Though not commonly associated with dogmas, the game establishes rather consistent lore with its own set of rules, traditions, and histories that mirror religious texts to some extent. Of course, religious elements appear in a wide plethora of other cultural artifacts like advertising, television, film, music videos, art, and literature (Mazur & McCarthy, 2000). While used in a selective format or even contradicting established religious norms, religious symbolism of these products guarantees a recurrence of long-established tropes that resonate well with users. Even decontextualized and fragmented religious iconography helps consumers make sense and “give meaning to their lives” (Santana & Erickson, 2008, p. 18). Yet utilizing player’s agency in the narrative and affording them with instances of “everyday transcendencies” (Varul, 2011, p. 449) makes video games a superior agent in communicating values and instilling ethical credos. Everyday transcendencies are a set of common beliefs and practices that are positioned towards, or generative of, something beyond the immediate here-and-now. They can be compared to a “folk religion” or out-of-this-world experiences that help individuals make sense of the world around them.

Hence, the chapter contends that the secular world of popular culture and religion can and do complement one another. Video games transform homely interiors of living spaces into ‘sacred’ or liminal spaces where gamers transcend limitations of their corporal lives while imaginatively extending themselves into “internal spaces of experience” (Tenbruck, 1986, p. 271). Yet it is important to highlight that the goal of this research is not to demonstrate that a video game is a religion or that its fans constitute a religious community. It solely examines its functional domains and builds upon the previous studies done in the gaming field and interdisciplinary research of culture, media and identity studies (Campbell & Grieve, 2014; Wagner, 2012; Hoover, 2006; Martín-Barbero, 1997; Lovric, Liu, & Scialpi, 2018).

The first section of the chapter scrutinizes some common approaches to studying religion and explains how the author operationalizes the concept of ‘functional religion’. It also explores the viability of using substantive and phenomenological lines of inquiry to answer research questions. The following section delves into consumer practices and their role in identity building. Explicitly, it interrogates how cultural consumption and the act of shopping can be viewed as a pivotal action in personal identity formation (Falk & Campbell, 1997) and locates the meaning of transcendence in the context of cultural products. The remainder of the chapter is dedicated to research methods, the game’s content and experiences of its fans. Based on empirical observations, the investigation assists in a comprehension of the processes involved in the formation of the players’ identities as well as values in Asia, Hong Kong, and beyond. It holds the promise of locating a normative aspect that may enable Pokémon fans to extrapolate a self-directed and individualistic identity and to pinpoint their moments of religious meaning-making within the game’s parameters.

Key Terms in this Chapter

Pokémon: A media franchise managed by The Pokémon Company, a Japanese consortium between Nintendo, Game Freak, and Creatures.

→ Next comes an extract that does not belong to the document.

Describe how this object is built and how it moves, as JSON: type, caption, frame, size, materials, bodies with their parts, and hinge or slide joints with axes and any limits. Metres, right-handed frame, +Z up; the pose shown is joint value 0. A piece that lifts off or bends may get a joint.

The franchise produces animated TV series, video games, cards, films, comics and other commercial products.

The Hero's Journey: An archetypal story pattern, common in ancient myths as well as modern day adventures. The concept was described by mythologist Joseph Campbell in his book The Hero with a Thousand Faces. In narratology and comparative mythology, this story structure is also known as the monomyth.

Semiotic Analysis: A study of symbols and behaviour of using symbols.

Pokémon Let's Go, Pikachu! & Let's Go, Eevee!: Role-playing video games published by The Pokémon Company and Nintendo for the Nintendo Switch gaming system

Functional Religion: Approach to studying religion. This style is commonly associated with eminent sociologists like Emile Durkheim or Milton Yinger (1957) , who investigated what religion does (from the standpoint of an individual or a community), rather than what is.

Techno-animism: A practice of imbuing technology with human and spiritual characteristics. It can also be viewed as a culture that assumes that technology, humanity and religion (like Shintoism) can be integrated into one entity.

Autonomous Hedonism: reliance on imagination or daydreams to conjure up pleasurable feelings. Though such daydreams are reached via consumer goods, the sense of pleasure arises from the self-illusionary interaction with products.